> [RECORDS SUPPLIED]:
* BEGIN *

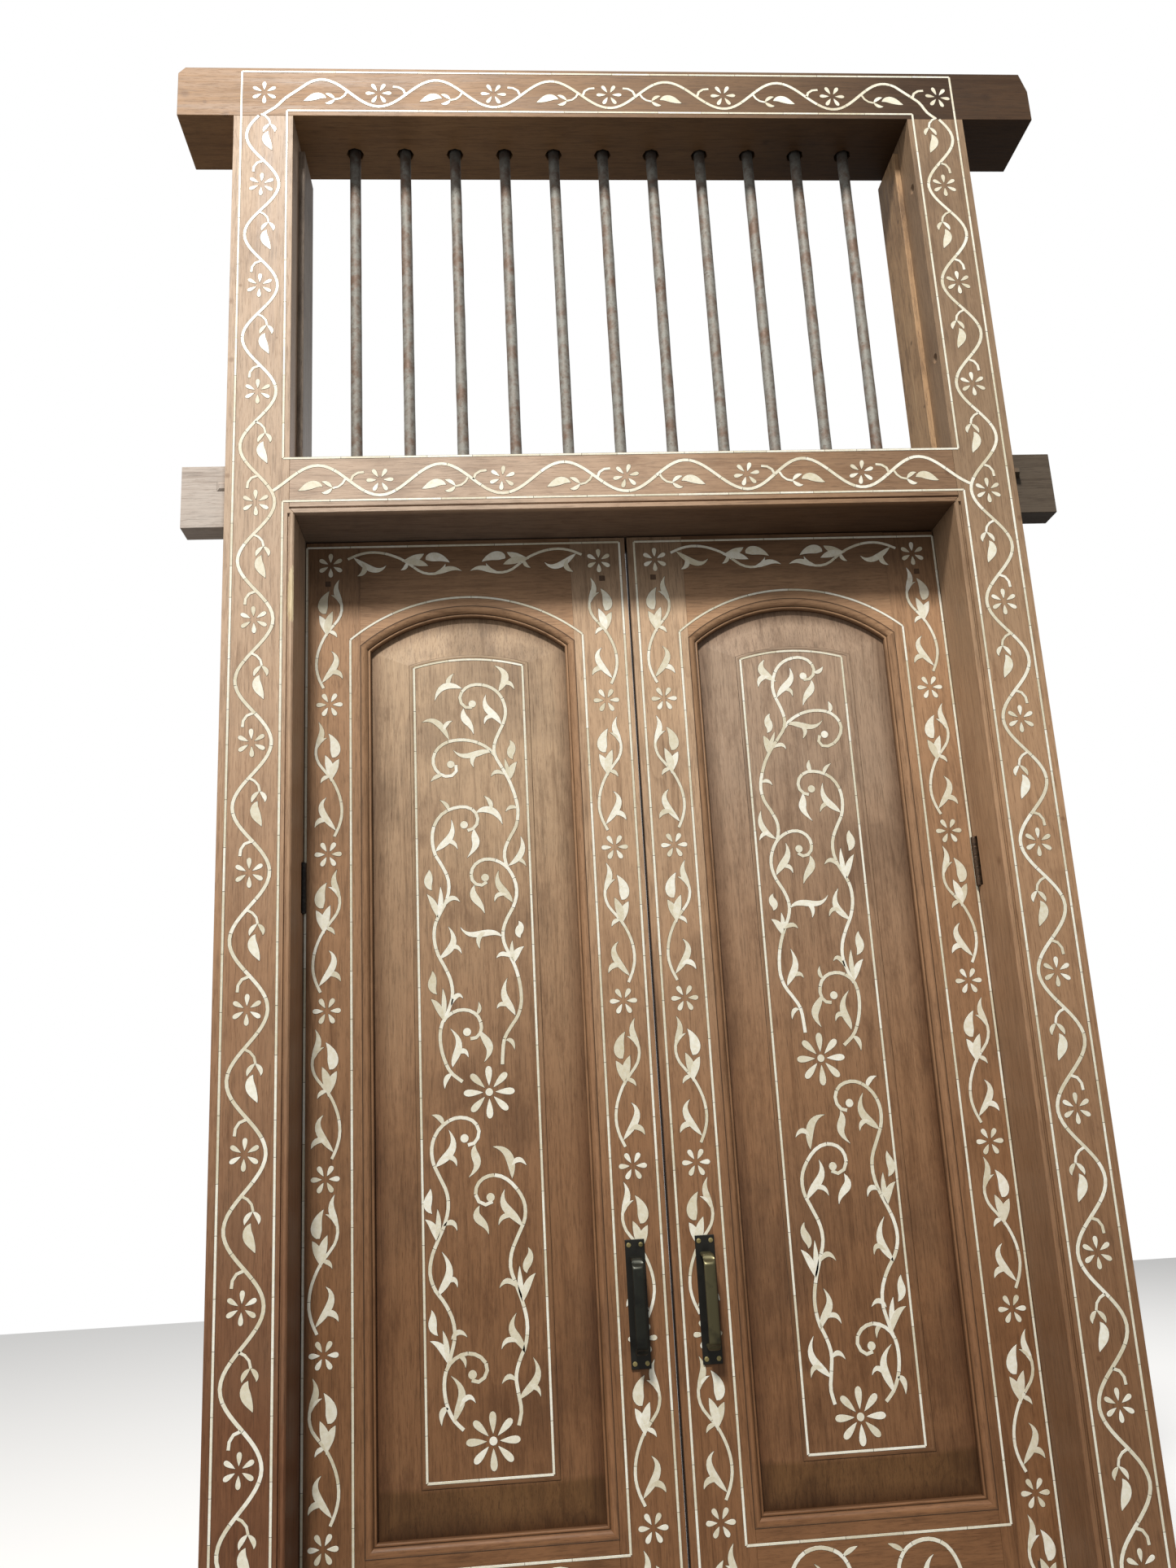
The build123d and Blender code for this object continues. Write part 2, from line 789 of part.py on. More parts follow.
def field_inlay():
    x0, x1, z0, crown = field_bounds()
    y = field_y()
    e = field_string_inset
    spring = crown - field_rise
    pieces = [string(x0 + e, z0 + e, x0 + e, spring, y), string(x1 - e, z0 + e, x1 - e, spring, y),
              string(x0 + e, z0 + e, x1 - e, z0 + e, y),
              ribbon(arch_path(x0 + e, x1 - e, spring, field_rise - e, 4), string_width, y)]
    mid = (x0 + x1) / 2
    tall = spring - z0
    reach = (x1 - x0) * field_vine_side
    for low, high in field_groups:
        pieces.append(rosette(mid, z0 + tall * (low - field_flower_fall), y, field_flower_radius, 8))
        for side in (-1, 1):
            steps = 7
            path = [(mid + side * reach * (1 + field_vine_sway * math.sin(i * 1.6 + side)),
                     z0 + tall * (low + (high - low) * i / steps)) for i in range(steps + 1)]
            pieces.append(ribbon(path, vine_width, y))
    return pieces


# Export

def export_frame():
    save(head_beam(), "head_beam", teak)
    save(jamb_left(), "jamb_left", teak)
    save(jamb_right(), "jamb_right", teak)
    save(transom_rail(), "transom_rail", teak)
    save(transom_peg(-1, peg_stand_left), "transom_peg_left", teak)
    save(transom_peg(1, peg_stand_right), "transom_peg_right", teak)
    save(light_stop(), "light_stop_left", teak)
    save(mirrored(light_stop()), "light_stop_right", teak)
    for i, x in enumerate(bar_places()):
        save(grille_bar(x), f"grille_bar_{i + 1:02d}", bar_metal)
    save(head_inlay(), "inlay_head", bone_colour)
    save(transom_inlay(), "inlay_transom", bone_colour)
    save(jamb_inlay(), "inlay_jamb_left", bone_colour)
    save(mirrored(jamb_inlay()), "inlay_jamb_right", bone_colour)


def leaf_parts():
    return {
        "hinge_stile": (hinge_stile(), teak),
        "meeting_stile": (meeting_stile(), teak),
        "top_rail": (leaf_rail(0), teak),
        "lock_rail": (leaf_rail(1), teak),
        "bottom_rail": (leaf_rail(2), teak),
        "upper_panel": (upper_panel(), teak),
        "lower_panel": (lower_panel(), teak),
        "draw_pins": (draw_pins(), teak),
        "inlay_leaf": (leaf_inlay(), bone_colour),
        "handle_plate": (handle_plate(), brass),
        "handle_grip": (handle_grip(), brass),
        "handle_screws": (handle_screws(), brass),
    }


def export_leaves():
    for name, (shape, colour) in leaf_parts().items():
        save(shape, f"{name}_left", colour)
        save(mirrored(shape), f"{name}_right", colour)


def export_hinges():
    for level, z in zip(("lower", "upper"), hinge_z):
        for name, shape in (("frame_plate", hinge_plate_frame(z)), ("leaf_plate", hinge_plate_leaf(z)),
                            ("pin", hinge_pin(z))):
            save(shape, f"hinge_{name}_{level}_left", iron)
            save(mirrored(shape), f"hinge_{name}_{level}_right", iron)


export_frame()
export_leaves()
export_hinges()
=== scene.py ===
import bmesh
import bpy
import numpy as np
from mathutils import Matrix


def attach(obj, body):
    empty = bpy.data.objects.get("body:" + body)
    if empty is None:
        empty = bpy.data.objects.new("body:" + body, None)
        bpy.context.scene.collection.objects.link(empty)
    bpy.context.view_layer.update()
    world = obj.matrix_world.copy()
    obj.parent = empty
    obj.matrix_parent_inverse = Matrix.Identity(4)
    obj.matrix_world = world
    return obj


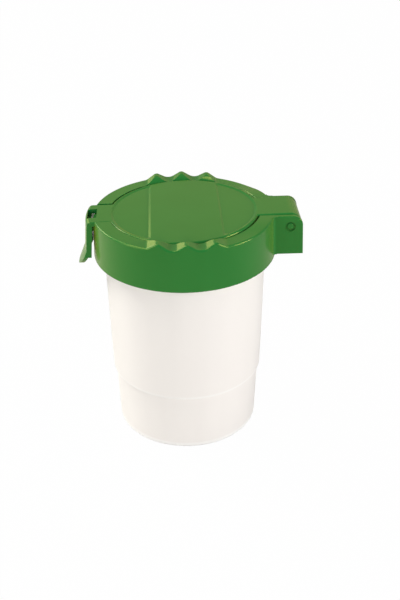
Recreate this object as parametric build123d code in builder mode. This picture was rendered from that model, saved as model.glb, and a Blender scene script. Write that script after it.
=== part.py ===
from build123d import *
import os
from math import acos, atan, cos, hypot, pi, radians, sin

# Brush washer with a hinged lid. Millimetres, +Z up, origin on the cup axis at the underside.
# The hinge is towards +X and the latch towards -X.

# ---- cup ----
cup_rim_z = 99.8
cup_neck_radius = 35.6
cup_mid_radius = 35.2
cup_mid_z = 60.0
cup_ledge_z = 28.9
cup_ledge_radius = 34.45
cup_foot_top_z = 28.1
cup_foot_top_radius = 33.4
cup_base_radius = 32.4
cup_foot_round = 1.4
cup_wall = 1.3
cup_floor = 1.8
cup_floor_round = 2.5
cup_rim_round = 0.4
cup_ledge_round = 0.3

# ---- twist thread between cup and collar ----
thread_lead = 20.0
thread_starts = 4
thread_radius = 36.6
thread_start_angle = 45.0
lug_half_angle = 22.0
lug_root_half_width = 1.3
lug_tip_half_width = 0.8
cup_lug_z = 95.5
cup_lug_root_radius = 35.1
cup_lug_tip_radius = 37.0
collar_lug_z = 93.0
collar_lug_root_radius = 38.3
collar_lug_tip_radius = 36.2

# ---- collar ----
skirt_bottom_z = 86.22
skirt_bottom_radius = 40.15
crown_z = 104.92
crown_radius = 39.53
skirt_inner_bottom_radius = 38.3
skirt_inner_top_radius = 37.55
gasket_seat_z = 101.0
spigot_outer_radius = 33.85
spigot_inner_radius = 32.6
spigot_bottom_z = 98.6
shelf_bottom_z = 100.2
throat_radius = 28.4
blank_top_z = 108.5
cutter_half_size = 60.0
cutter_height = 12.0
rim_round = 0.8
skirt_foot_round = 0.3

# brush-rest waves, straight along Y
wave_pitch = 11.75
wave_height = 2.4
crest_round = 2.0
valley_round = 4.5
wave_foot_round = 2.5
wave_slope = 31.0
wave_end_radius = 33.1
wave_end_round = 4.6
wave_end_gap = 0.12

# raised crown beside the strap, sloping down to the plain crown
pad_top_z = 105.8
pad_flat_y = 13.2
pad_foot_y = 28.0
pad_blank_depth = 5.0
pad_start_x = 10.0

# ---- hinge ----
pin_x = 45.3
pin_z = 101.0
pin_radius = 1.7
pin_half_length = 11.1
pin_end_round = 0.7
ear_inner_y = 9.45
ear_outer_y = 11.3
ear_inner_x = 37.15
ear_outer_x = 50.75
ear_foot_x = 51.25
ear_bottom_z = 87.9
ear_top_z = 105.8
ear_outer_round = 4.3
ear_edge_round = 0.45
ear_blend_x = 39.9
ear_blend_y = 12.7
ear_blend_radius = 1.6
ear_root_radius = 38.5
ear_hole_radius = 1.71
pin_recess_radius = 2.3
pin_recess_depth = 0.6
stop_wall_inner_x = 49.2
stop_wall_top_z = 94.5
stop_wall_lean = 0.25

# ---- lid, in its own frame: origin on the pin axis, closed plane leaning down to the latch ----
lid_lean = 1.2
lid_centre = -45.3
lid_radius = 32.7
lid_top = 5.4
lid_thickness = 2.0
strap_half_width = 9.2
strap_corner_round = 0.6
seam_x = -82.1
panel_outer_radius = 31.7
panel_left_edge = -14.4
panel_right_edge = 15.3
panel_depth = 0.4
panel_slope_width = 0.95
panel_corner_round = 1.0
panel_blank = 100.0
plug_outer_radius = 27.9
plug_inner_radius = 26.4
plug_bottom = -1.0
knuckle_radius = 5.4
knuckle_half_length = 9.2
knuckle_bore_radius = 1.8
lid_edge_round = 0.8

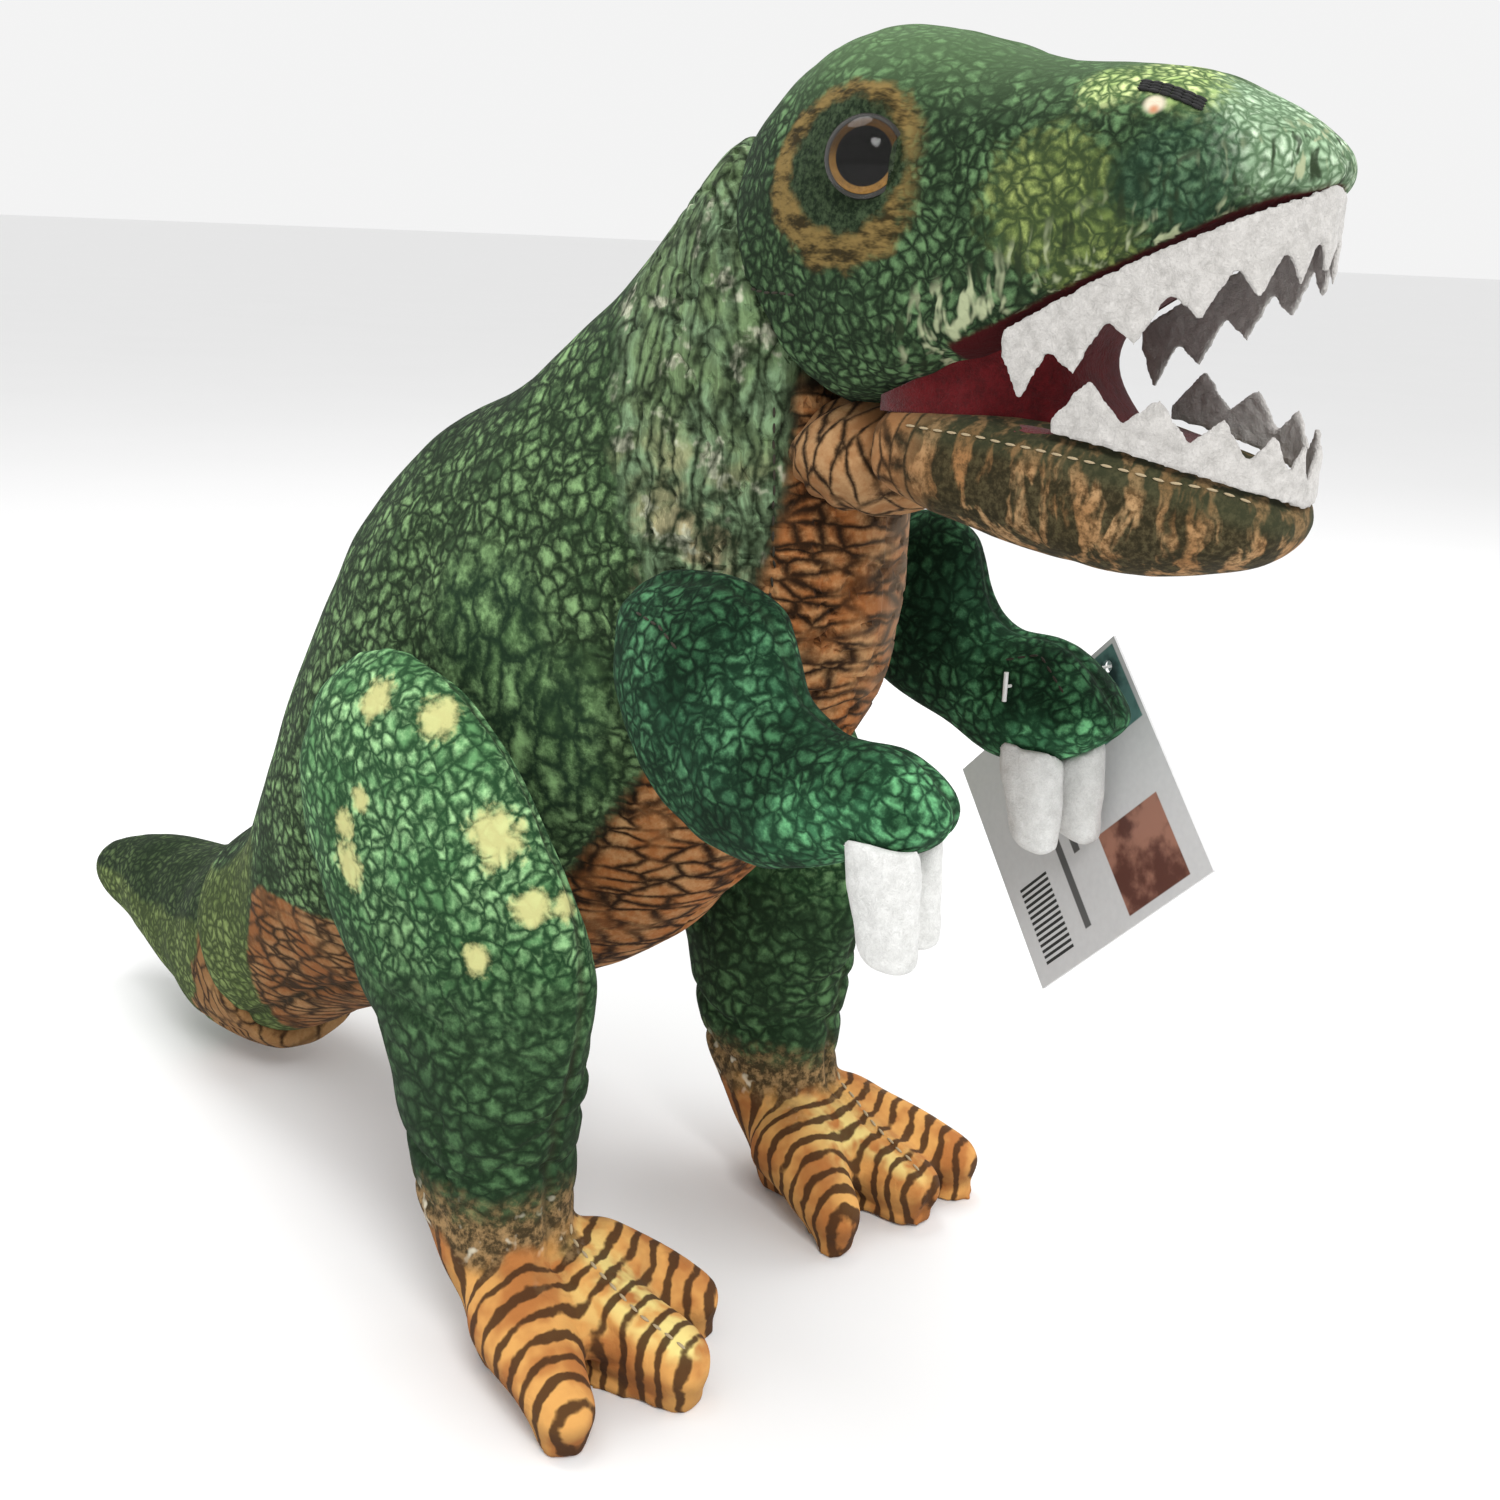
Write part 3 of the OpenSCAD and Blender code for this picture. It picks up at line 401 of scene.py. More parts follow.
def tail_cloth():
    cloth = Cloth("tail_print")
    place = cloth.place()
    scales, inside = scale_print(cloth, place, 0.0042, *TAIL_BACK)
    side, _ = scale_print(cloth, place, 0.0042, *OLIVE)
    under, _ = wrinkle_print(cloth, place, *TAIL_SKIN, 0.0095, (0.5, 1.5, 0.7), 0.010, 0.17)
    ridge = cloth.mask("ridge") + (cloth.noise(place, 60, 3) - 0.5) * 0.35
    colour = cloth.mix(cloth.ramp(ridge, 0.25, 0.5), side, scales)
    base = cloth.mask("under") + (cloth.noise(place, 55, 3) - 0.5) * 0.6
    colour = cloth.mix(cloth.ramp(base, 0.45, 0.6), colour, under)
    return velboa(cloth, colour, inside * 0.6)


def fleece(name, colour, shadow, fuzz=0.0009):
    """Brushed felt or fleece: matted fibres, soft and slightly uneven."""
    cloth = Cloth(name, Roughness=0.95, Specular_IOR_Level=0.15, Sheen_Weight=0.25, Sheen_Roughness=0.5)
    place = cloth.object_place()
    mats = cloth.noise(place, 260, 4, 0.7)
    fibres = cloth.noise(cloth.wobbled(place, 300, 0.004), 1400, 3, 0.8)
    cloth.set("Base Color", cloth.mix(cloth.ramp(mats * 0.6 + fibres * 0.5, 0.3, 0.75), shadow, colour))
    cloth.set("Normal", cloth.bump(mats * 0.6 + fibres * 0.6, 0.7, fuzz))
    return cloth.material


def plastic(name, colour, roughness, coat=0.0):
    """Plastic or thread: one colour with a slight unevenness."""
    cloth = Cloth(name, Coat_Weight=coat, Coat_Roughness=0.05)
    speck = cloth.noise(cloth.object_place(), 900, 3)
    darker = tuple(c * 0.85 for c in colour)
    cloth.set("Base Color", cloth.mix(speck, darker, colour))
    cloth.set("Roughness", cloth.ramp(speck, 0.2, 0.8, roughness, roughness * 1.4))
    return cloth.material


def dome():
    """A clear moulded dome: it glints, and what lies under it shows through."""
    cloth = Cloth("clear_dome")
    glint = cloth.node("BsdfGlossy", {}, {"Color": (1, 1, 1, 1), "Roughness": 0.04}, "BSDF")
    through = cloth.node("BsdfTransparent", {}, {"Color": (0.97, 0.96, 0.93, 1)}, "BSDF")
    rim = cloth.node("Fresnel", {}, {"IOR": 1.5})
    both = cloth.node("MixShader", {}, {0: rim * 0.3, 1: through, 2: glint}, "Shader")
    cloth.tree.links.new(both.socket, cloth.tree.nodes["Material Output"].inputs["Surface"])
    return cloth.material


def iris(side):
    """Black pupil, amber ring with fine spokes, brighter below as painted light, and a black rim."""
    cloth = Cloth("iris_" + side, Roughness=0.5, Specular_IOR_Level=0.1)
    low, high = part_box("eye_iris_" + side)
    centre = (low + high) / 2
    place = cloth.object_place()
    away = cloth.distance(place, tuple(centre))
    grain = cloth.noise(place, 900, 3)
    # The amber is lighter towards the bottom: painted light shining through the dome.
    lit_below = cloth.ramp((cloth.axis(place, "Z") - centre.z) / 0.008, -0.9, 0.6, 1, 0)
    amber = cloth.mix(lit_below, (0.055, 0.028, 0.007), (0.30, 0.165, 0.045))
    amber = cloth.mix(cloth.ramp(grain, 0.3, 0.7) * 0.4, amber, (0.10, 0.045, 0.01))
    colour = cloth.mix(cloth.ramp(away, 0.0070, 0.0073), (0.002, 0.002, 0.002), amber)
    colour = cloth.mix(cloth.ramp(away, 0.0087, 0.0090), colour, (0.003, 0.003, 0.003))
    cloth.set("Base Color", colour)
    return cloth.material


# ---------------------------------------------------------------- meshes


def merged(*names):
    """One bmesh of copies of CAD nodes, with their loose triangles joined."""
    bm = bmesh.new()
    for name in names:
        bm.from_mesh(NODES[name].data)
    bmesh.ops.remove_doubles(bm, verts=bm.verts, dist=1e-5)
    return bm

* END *

> [WHAT IS BEING ASKED]: Transcribe exactly, and only, the lines beginning at the line containing "Recreate this object" and ending at the line containing "from math import", both inclusive.

> [RESPONSE]:
Recreate this object as parametric build123d code in builder mode. This picture was rendered from that model, saved as model.glb, and a Blender scene script. Write that script after it.
=== part.py ===
from build123d import *
import os
from math import acos, atan, cos, hypot, pi, radians, sin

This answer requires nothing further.